**STATED TASK:** Return verbatim the inclusive range of lines running from the line that contains "Write the OpenSCAD" to the line that contains "and 270 is -X.". Omit every other line.

**DATA EXTRACT:**
- - - - - - -
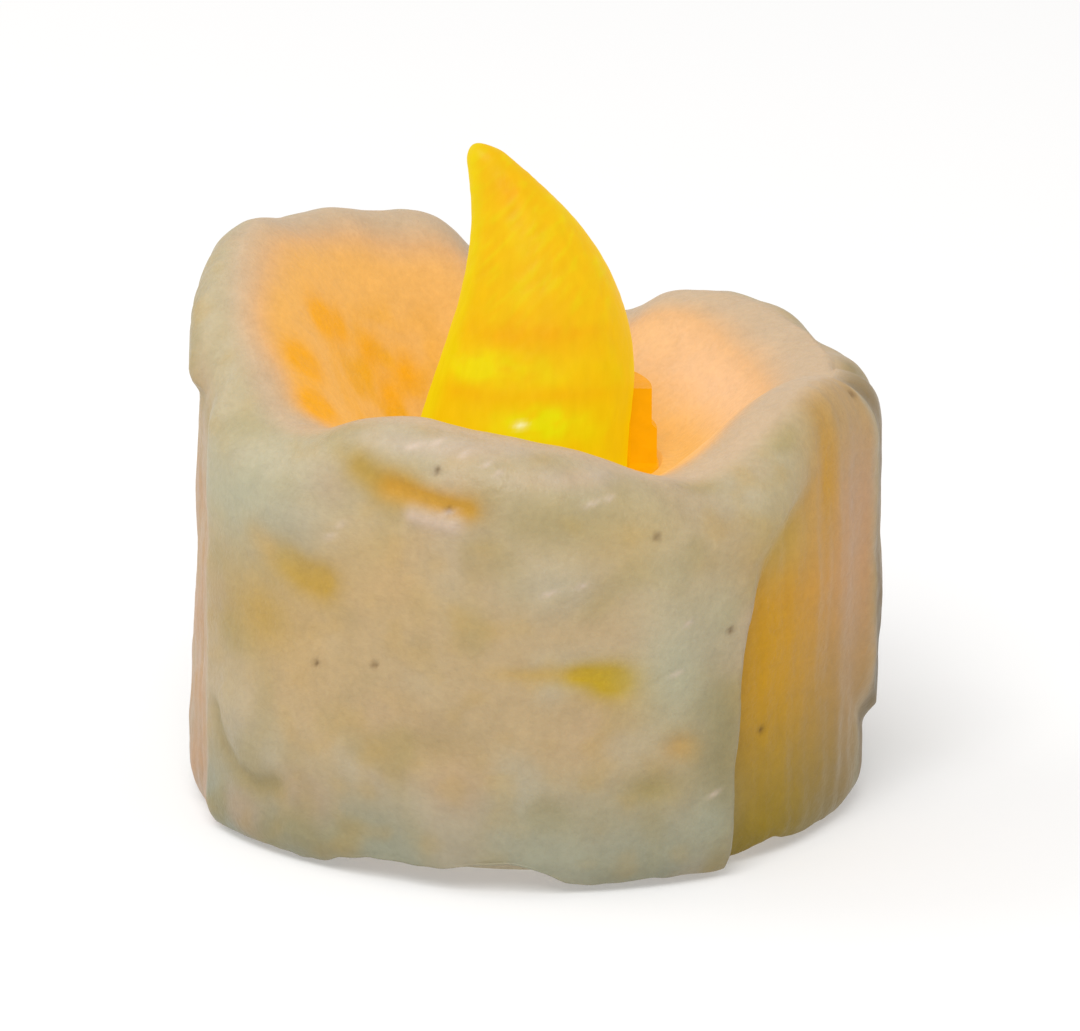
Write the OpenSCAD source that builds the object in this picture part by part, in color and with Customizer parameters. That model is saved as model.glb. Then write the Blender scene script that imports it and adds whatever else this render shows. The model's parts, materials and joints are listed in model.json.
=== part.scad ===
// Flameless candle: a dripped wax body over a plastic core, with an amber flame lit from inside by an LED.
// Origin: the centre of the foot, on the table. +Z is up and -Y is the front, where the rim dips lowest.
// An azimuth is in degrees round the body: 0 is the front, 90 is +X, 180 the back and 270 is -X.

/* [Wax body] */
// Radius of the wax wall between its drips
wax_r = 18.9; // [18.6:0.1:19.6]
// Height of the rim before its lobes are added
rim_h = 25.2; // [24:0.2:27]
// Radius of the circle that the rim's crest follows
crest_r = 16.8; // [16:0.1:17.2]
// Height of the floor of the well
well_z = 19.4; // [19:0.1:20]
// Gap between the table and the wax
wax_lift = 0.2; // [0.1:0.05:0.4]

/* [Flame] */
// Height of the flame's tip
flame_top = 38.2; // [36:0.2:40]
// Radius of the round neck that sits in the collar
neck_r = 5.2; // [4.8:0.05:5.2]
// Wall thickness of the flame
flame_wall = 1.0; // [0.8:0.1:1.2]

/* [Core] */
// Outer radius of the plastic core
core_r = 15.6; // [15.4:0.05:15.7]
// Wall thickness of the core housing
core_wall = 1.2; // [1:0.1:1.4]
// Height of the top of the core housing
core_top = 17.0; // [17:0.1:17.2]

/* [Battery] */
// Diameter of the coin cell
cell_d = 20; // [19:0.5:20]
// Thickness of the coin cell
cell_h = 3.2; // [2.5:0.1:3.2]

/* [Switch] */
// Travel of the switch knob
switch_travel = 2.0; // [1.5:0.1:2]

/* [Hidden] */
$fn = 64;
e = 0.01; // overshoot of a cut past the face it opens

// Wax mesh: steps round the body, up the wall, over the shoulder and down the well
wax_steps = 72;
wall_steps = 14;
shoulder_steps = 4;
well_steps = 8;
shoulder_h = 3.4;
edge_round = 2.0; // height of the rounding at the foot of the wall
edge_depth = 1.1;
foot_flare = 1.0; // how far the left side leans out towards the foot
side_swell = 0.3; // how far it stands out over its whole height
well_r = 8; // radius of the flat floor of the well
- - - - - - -
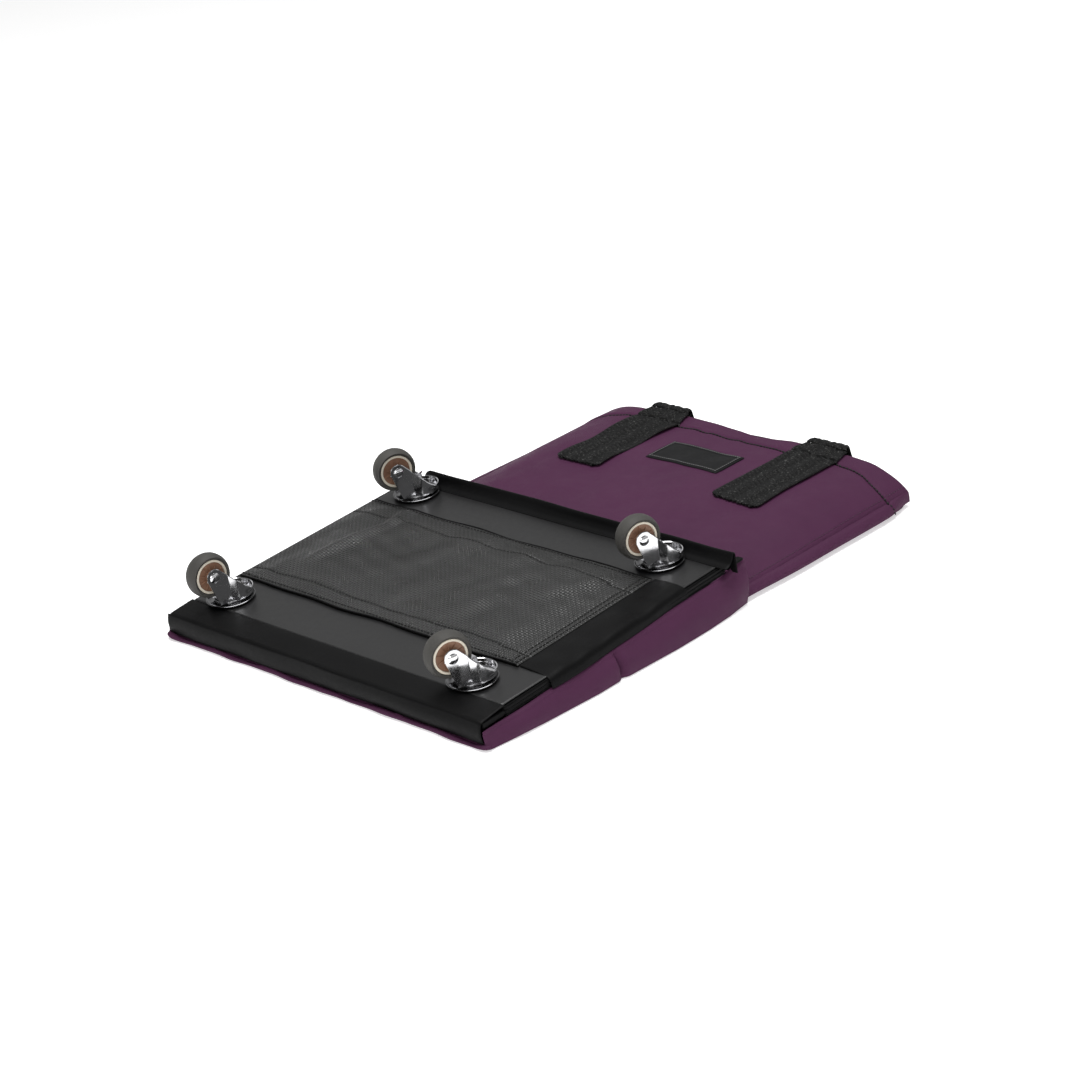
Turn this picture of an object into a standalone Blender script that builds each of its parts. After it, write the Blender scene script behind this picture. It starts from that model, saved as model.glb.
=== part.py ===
- - - - - - -
**SOLUTION:**
Write the OpenSCAD source that builds the object in this picture part by part, in color and with Customizer parameters. That model is saved as model.glb. Then write the Blender scene script that imports it and adds whatever else this render shows. The model's parts, materials and joints are listed in model.json.
=== part.scad ===
// Flameless candle: a dripped wax body over a plastic core, with an amber flame lit from inside by an LED.
// Origin: the centre of the foot, on the table. +Z is up and -Y is the front, where the rim dips lowest.
// An azimuth is in degrees round the body: 0 is the front, 90 is +X, 180 the back and 270 is -X.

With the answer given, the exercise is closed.